---- DATA BLOCK
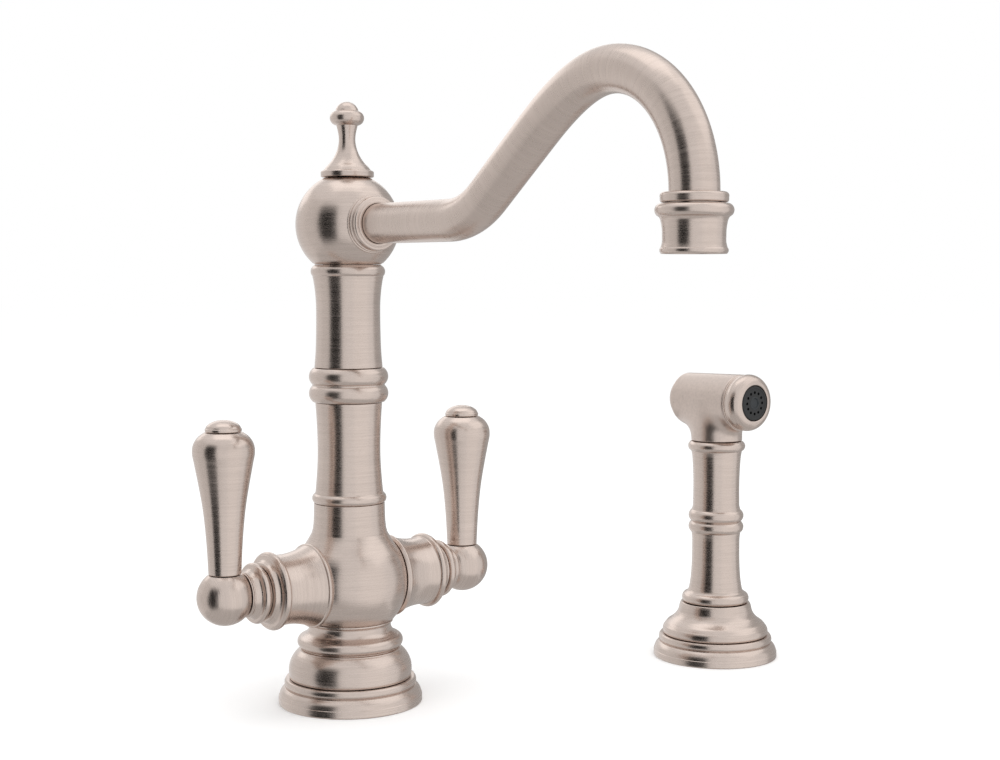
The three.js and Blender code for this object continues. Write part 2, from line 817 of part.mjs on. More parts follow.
// The spout's centre line, as distance out from the column and height above the deck.
function drawSpoutLine() {
  const slope = THREE.MathUtils.degToRad(spoutSlope);
  const line = new THREE.Path();
  line.moveTo(spoutInsertion, spoutAxis);
  line.lineTo(spoutLevelLength, spoutAxis);
  const bendCentre = spoutAxis + spoutBendRadius;
  line.absarc(spoutLevelLength, bendCentre, spoutBendRadius, -Math.PI / 2, slope - Math.PI / 2, false);
  const rampRun = spoutRampLength * Math.cos(slope);
  const rampRise = spoutRampLength * Math.sin(slope);
  const ramp = line.currentPoint.clone().add(new THREE.Vector2(rampRun, rampRise));
  line.lineTo(ramp.x, ramp.y);
  const crown = ramp.clone().add(new THREE.Vector2(spoutCrownRun, spoutCrownRise));
  line.bezierCurveTo(
    ramp.x + spoutRampHandle * Math.cos(slope),
    ramp.y + spoutRampHandle * Math.sin(slope),
    crown.x - spoutCrownHandle,
    crown.y,
    crown.x,
    crown.y,
  );
  const fall = crown.y - spoutFallDrop;
  line.absellipse(crown.x, fall, spoutFallReach, spoutFallDrop, Math.PI / 2, 0, true, 0);
  line.lineTo(crown.x + spoutFallReach, fall - spoutTailLength);
  return line;
}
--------
■ **WHAT IS EXPECTED**
Each line must be given again exactly as written above.

■ **EXERCISE ANSWER**
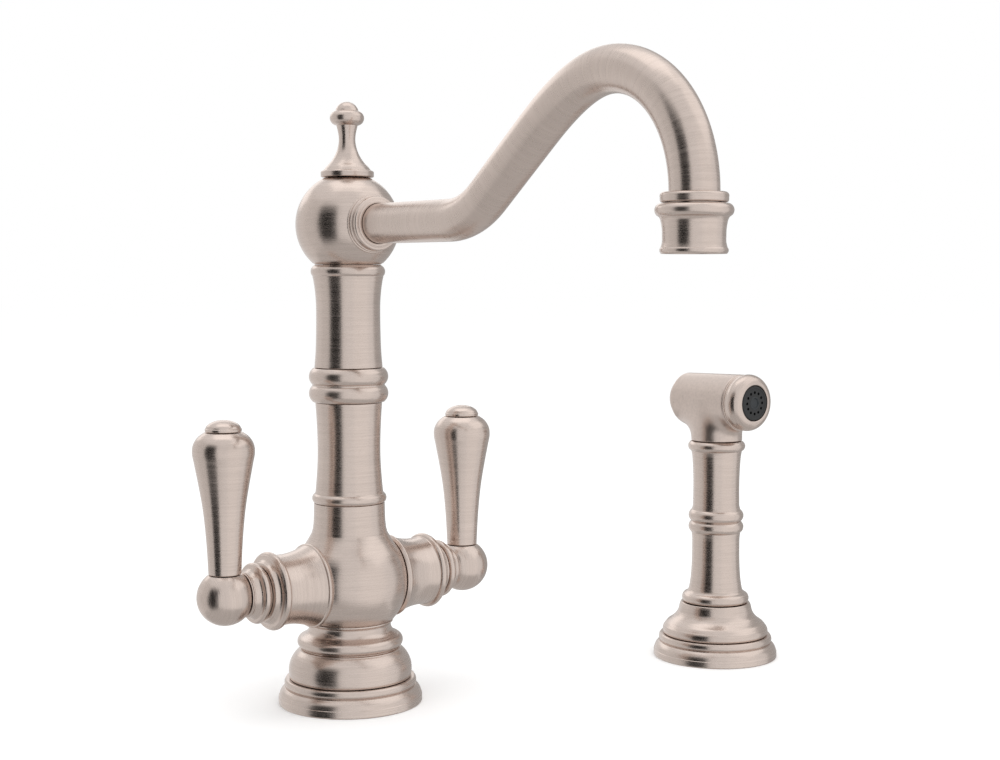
The three.js and Blender code for this object continues. Write part 2, from line 817 of part.mjs on. More parts follow.
// The spout's centre line, as distance out from the column and height above the deck.
function drawSpoutLine() {
  const slope = THREE.MathUtils.degToRad(spoutSlope);
  const line = new THREE.Path();
  line.moveTo(spoutInsertion, spoutAxis);
  line.lineTo(spoutLevelLength, spoutAxis);
  const bendCentre = spoutAxis + spoutBendRadius;
  line.absarc(spoutLevelLength, bendCentre, spoutBendRadius, -Math.PI / 2, slope - Math.PI / 2, false);
  const rampRun = spoutRampLength * Math.cos(slope);
  const rampRise = spoutRampLength * Math.sin(slope);
  const ramp = line.currentPoint.clone().add(new THREE.Vector2(rampRun, rampRise));
  line.lineTo(ramp.x, ramp.y);
  const crown = ramp.clone().add(new THREE.Vector2(spoutCrownRun, spoutCrownRise));
  line.bezierCurveTo(
    ramp.x + spoutRampHandle * Math.cos(slope),
    ramp.y + spoutRampHandle * Math.sin(slope),
    crown.x - spoutCrownHandle,
    crown.y,
    crown.x,
    crown.y,
  );
  const fall = crown.y - spoutFallDrop;
  line.absellipse(crown.x, fall, spoutFallReach, spoutFallDrop, Math.PI / 2, 0, true, 0);
  line.lineTo(crown.x + spoutFallReach, fall - spoutTailLength);
  return line;
}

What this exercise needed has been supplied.